AIM -
Print all the data, keeping every line exactly as it is.

SOURCE EXCERPT -
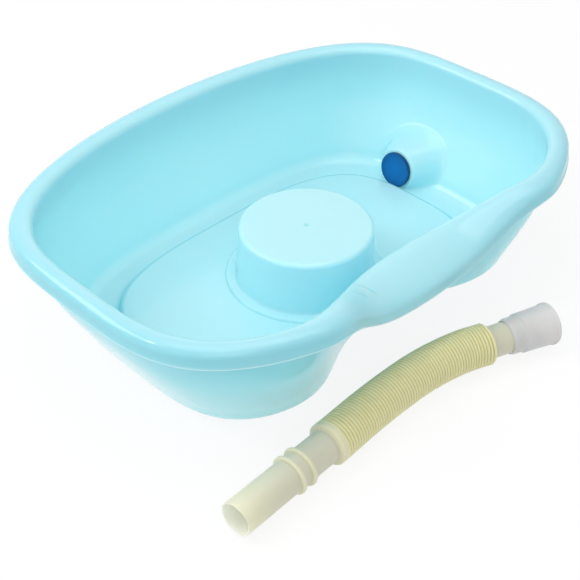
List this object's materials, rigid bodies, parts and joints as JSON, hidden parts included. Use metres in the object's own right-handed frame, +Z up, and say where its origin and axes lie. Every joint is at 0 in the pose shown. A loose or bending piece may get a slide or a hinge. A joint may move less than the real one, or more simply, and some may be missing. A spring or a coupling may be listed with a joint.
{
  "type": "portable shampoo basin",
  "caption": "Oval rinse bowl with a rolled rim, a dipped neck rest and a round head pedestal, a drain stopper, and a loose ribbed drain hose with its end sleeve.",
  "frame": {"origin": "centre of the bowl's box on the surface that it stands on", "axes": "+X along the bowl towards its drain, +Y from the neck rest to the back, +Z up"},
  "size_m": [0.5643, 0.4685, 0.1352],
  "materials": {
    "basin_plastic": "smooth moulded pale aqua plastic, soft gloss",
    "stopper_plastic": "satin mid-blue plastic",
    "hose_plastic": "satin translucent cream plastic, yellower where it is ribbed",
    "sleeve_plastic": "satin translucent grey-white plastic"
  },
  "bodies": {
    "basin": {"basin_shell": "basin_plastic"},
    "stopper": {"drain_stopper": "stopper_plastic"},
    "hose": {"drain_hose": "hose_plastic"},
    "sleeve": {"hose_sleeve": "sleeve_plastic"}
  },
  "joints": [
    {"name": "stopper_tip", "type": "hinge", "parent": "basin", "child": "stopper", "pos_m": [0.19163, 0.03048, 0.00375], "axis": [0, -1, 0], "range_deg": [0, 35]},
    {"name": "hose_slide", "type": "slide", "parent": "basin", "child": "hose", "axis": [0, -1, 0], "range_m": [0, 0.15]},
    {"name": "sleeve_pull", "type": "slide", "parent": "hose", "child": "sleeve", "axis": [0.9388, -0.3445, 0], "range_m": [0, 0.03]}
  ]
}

SOLVED EXERCISE -
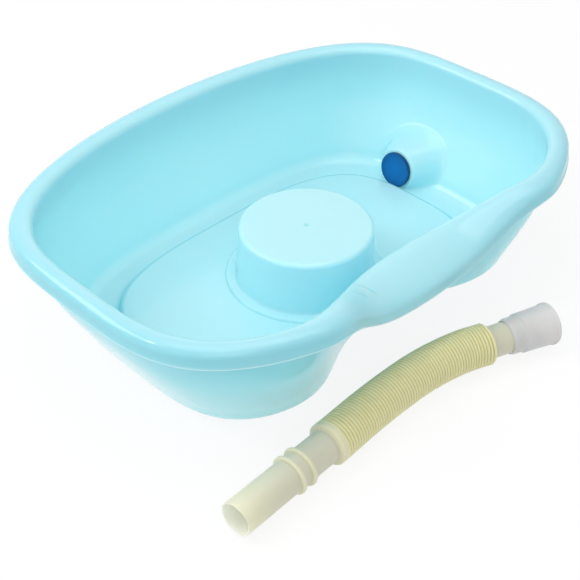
List this object's materials, rigid bodies, parts and joints as JSON, hidden parts included. Use metres in the object's own right-handed frame, +Z up, and say where its origin and axes lie. Every joint is at 0 in the pose shown. A loose or bending piece may get a slide or a hinge. A joint may move less than the real one, or more simply, and some may be missing. A spring or a coupling may be listed with a joint.
{
  "type": "portable shampoo basin",
  "caption": "Oval rinse bowl with a rolled rim, a dipped neck rest and a round head pedestal, a drain stopper, and a loose ribbed drain hose with its end sleeve.",
  "frame": {"origin": "centre of the bowl's box on the surface that it stands on", "axes": "+X along the bowl towards its drain, +Y from the neck rest to the back, +Z up"},
  "size_m": [0.5643, 0.4685, 0.1352],
  "materials": {
    "basin_plastic": "smooth moulded pale aqua plastic, soft gloss",
    "stopper_plastic": "satin mid-blue plastic",
    "hose_plastic": "satin translucent cream plastic, yellower where it is ribbed",
    "sleeve_plastic": "satin translucent grey-white plastic"
  },
  "bodies": {
    "basin": {"basin_shell": "basin_plastic"},
    "stopper": {"drain_stopper": "stopper_plastic"},
    "hose": {"drain_hose": "hose_plastic"},
    "sleeve": {"hose_sleeve": "sleeve_plastic"}
  },
  "joints": [
    {"name": "stopper_tip", "type": "hinge", "parent": "basin", "child": "stopper", "pos_m": [0.19163, 0.03048, 0.00375], "axis": [0, -1, 0], "range_deg": [0, 35]},
    {"name": "hose_slide", "type": "slide", "parent": "basin", "child": "hose", "axis": [0, -1, 0], "range_m": [0, 0.15]},
    {"name": "sleeve_pull", "type": "slide", "parent": "hose", "child": "sleeve", "axis": [0.9388, -0.3445, 0], "range_m": [0, 0.03]}
  ]
}